Holiday changes can be difficult to make but I think I have learned throughout the years since my husband’s death that it is not where you are when that Big Bird of a turkey is being sliced, but who you are with, that makes the day feel special.  It took me awhile to figure that concept out for I didn’t want to let go of the familiar rituals that reminded me of my husband.  I have also learned that I have a role in how I feel about family holiday celebrations and it’s up to me to try and get myself in a peaceful mindset.

To do that I choose to look at the blessings and the positive vibes of my holiday.  To go backwards and think about what I won’t or don’t have serves me no good.  I definitely have white knuckled my way through a few family holidays and I have found out the hard way that that is not a good way to go.   Now I focus on the precious time I have with family and great friends and consider the blessings of my good health, the people who include me in their celebrations, the love I feel for them and others that day, the delicious meal I am lucky to have and the beautiful homes where I get to hang out and enjoy the day.  To me, that is really what counts!

Life is about change and change is going to happen.  It’s inevitable.  Family rituals are considered by some to be sacred ground but as much as you want to hold on to “the way it has always been,” life has a way of introducing something new.  In my family, there is still talk about the year that one of my sisters received her First Communion on Thanksgiving Day (God knows who at the school thought up that scheduling mistake!) and our family had Thanksgiving dinner in a restaurant.  My parents went on and on about that Thanksgiving and vowed that we would always have Thanksgiving at home and we always did!

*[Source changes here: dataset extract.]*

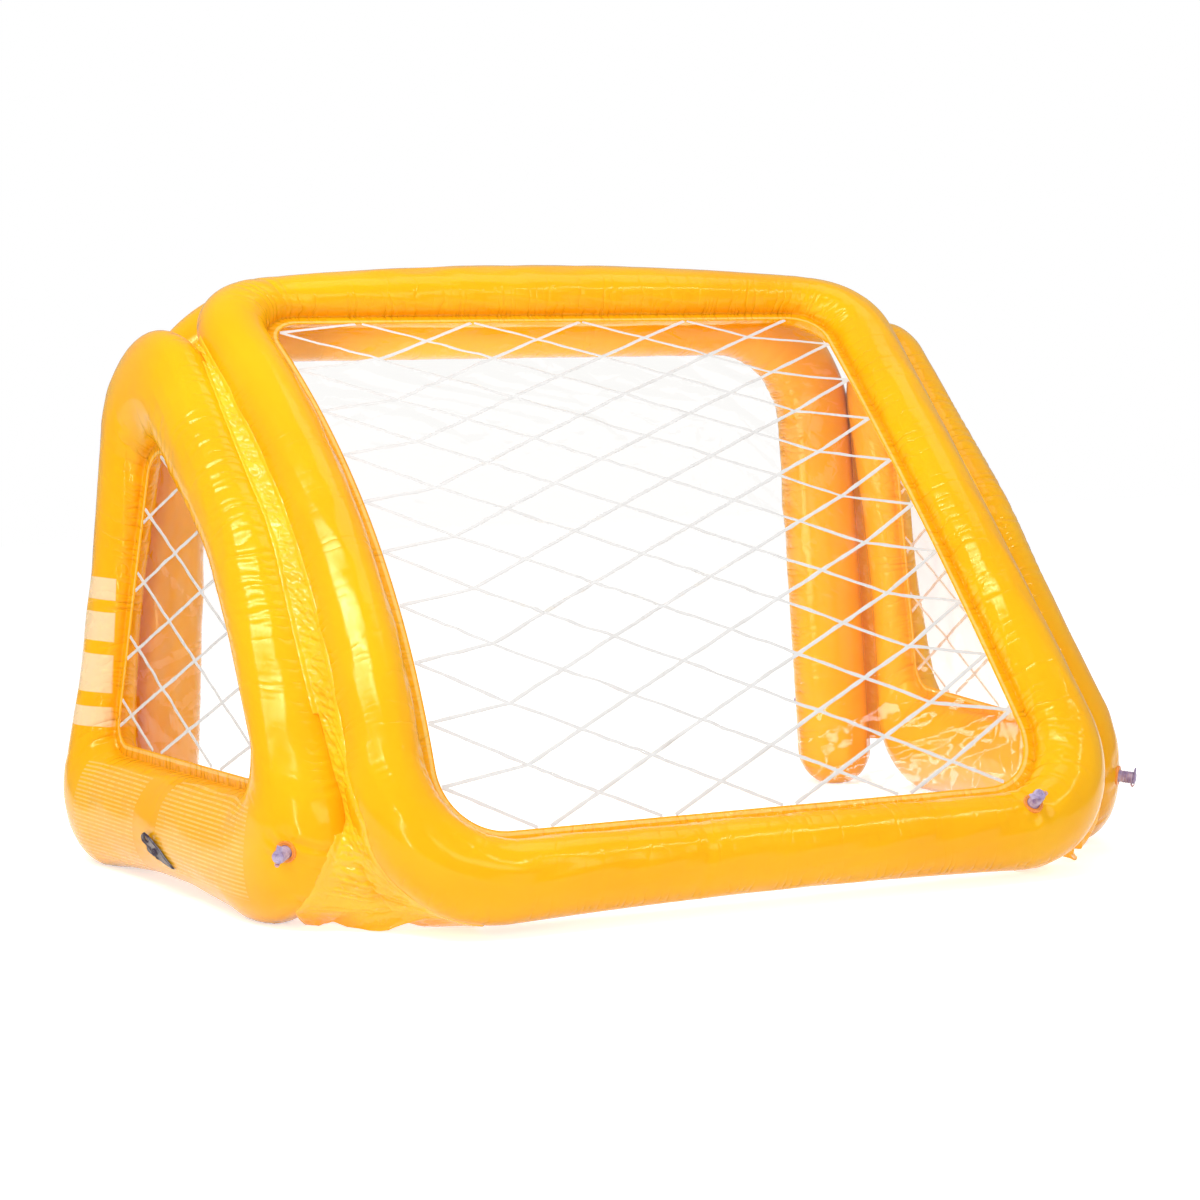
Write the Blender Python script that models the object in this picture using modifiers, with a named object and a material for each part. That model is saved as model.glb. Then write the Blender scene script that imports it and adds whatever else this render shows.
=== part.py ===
"""Inflatable goal: four air chambers, clear windows with a printed net, seams, four valves and two rope tabs.

Metres, +Z up. The origin is on the floor in the middle of the footprint. The mouth faces -Y and
the back leans from the floor at +Y forward to the crossbar. "Right" is +X.
"""

import math

import bmesh
import bpy
import numpy as np
from mathutils import Matrix, Vector

GAP = 0.0003
FLOOR_REACH = 1.5
FLOOR_DEPTH = 0.5

# Welded sheet: the flat weld margin inside each ring
WELD_MARGIN = 0.016
WELD_THICKNESS = 0.0012

# Back ring, in its own leaning plane: across is X, up the slope from the rear bottom bar
BACK_FOOT_Y = 0.3965
BACK_FOOT_Z = 0.0594
BACK_SLOPE = math.radians(45.97)
BACK_RISE = 0.935
BACK_BOW = 0.055
BACK_WAIST = 0.075
BACK_WINDOW_HALF_BOTTOM = 0.420
BACK_WINDOW_HALF_TOP = 0.424
BACK_WINDOW_BOTTOM = 0.0616
BACK_WINDOW_TOP = 0.890
BACK_BOTTOM_TUBE = 0.0456
BACK_LEG_TUBE = 0.046
BACK_TOP_TUBE = 0.036
BACK_WINDOW_FILLET_BOTTOM = 0.085
BACK_WINDOW_FILLET_TOP = 0.045
BACK_OUTER_FILLET_BOTTOM = 0.19
BACK_OUTER_FILLET_TOP = 0.14
BACK_SWELL_HALF = 0.43
BACK_TOP_SWELL = 0.027
BACK_BOTTOM_RISE = 0.010
BACK_PUFF_LIMIT = 0.08

# Side rings, in their own plane: along runs to the rear, up runs to the crossbar
SIDE_BEYOND_WINDOW = 0.1874
SIDE_PLANE_Y = -0.0378
SIDE_TOE_IN = math.radians(8.6)
SIDE_LEAN_IN = math.radians(7.0)
SIDE_WINDOW_FRONT = -0.2235
SIDE_WINDOW_REAR = 0.2523
SIDE_WINDOW_BOTTOM = 0.1583
SIDE_WINDOW_KNEE = (0.0189, 0.4042)
SIDE_WINDOW_APEX = (-0.1978, 0.5686)
SIDE_OUTER_FRONT = -0.3099
SIDE_OUTER_REAR = 0.4564
SIDE_OUTER_BOTTOM = -0.0035
SIDE_OUTER_KNEE = (0.1157, 0.4647)
SIDE_OUTER_APEX = (-0.3156, 0.8505)
SIDE_WINDOW_FILLET_FRONT = 0.030
SIDE_WINDOW_FILLET_REAR = 0.040
SIDE_WINDOW_FILLET_KNEE = 0.35
SIDE_WINDOW_FILLET_APEX = 0.030
SIDE_OUTER_FILLET_FRONT = 0.107
SIDE_OUTER_FILLET_REAR = 0.114
SIDE_OUTER_FILLET_KNEE = 0.45
SIDE_OUTER_FILLET_APEX = 0.116
SIDE_BELLY_RISE = 0.016
SIDE_BELLY_FRONT = -0.195
SIDE_BELLY_REAR = 0.215
SIDE_PUFF_LIMIT = 0.062
PONTOON_ROUNDNESS = 0.93
DOME_ROUNDNESS = 0.72
PONTOON_LEVEL = 0.08
DOME_LEVEL = 0.60

# Mouth frame: an upside-down U of one tube, its corners rounded
MOUTH_FOOT_BEYOND_WINDOW = 0.120
MOUTH_FOOT_Y = -0.3648
MOUTH_TOP_BEYOND_WINDOW = 0.078
MOUTH_TOP_Y = -0.3824
MOUTH_TOP_Z = 0.710
MOUTH_TUBE = 0.0545
MOUTH_CORNER = 0.158
MOUTH_FOOT_CUT = 0.004

# Films and printed nets
FILM_THICKNESS = 0.0003
FILM_EDGE_GAP = 0.0008
NET_THICKNESS = 0.0004
NET_LIFT = 0.0012
NET_LINE = 0.005
NET_EDGE_GAP = 0.001
BACK_NET_ROWS = 21
BACK_NET_OVERRUN = 0.003
BACK_NET_COLUMN = 0.082
BACK_NET_BORDER_RISE = 0.022
SIDE_NET_ALONG = -0.186
SIDE_NET_UP = 0.2412
SIDE_NET_COLUMN = 0.085
SIDE_NET_ROW = 0.0438

# Seams: strips of sheet in the valleys between two tubes
SEAM_THICKNESS = 0.0008
SEAM_CLEARANCE = 0.0026
SEAM_OFFSET = SEAM_CLEARANCE + SEAM_THICKNESS / 2
BACK_SEAM_TOP_Z = 0.690
BACK_SEAM_APRON_Z = 0.130
BACK_SEAM_HEM_Z = 0.022
BACK_SEAM_HEM_TURN = math.radians(-38)
BACK_SEAM_DEPTH = math.radians(40)
FRONT_SEAM_BOTTOM_Z = 0.10
FRONT_SEAM_TOP_Z = 0.54
FRONT_SEAM_DEPTH = math.radians(42)
ROOF_SEAM_HALF = 0.34
ROOF_SEAM_DEPTH = math.radians(30)

# Valves, each along its own axis out of the tube
SEAT_RADIUS = 0.0135
SEAT_DEPTH = 0.0030
SOCKET_RADIUS = 0.0105
SOCKET_DEPTH = 0.034
BASE_RADIUS = 0.013
BASE_HOLE = 0.0084
BASE_PROUD = 0.0012
STEM_RADIUS = 0.008
STEM_RIM_RADIUS = 0.0093
STEM_BORE = 0.0042
STEM_PROUD = 0.020
STEM_RIM_HEIGHT = 0.002
STEM_RIDGES = 3
RIDGE_PITCH = 0.0036
RIDGE_DEPTH = 0.0008
PLUG_RADIUS = 0.0075
PLUG_HEIGHT = 0.0025
PLUG_PEG_RADIUS = 0.0038
PLUG_PEG_LENGTH = 0.008
PLUG_RING = 0.0045
PLUG_GROOVE = 0.0005
PULL_TAB_WIDTH = 0.008
PULL_TAB_LENGTH = 0.0065
PULL_TAB_THICKNESS = 0.0014
STRAP_WIDTH = 0.004
STRAP_THICKNESS = 0.001
STRAP_BULGE = 0.0035
STRAP_DROP = 0.003
FLAP_RADIUS = 0.0052
FLAP_THICKNESS = 0.001
TURN_STEPS = 20

# Where the valves sit: station along the ring and angle round the tube, or the share of a post's height
SIDE_VALVE_STATION = 17.85
SIDE_VALVE_ANGLE = math.radians(39)
BACK_VALVE_STATION = 5.5
BACK_VALVE_ANGLE = math.radians(100)
MOUTH_VALVE_HEIGHT = 0.17
MOUTH_VALVE_TURN = math.radians(77)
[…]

Then there was the year that me, my husband and our young son joined a large group of my friends at a beach house near the ocean and we celebrated Thanksgiving in Bethany Beach.  That was a lot of fun and we all made some great memories but we also knew we couldn’t go to the beach every year for Thanksgiving.

It’s easy to see why the idea of changing any part of the way a holiday is celebrated can cause hurt or anger or plain old confusion. I think talking about the changes before they happen or talking about holiday plans in general before the day arrives are key to keeping the family peace.

Nobody likes things sprung on them that they were not prepared for.  Talk to your family about why you want to make a change.  Open a dialogue about why and what part of the holiday you would like to do differently.  It’s not a good idea to just leave it for people to guess why you don’t want to follow a ritual.

So going forward, maybe you are preparing yourself this year for some changes when the holidays arrive for your family or maybe your holiday will go exactly as it has in years past.  Either way, no matter where you are, harmony is the name of the game as we sit down to give thanks.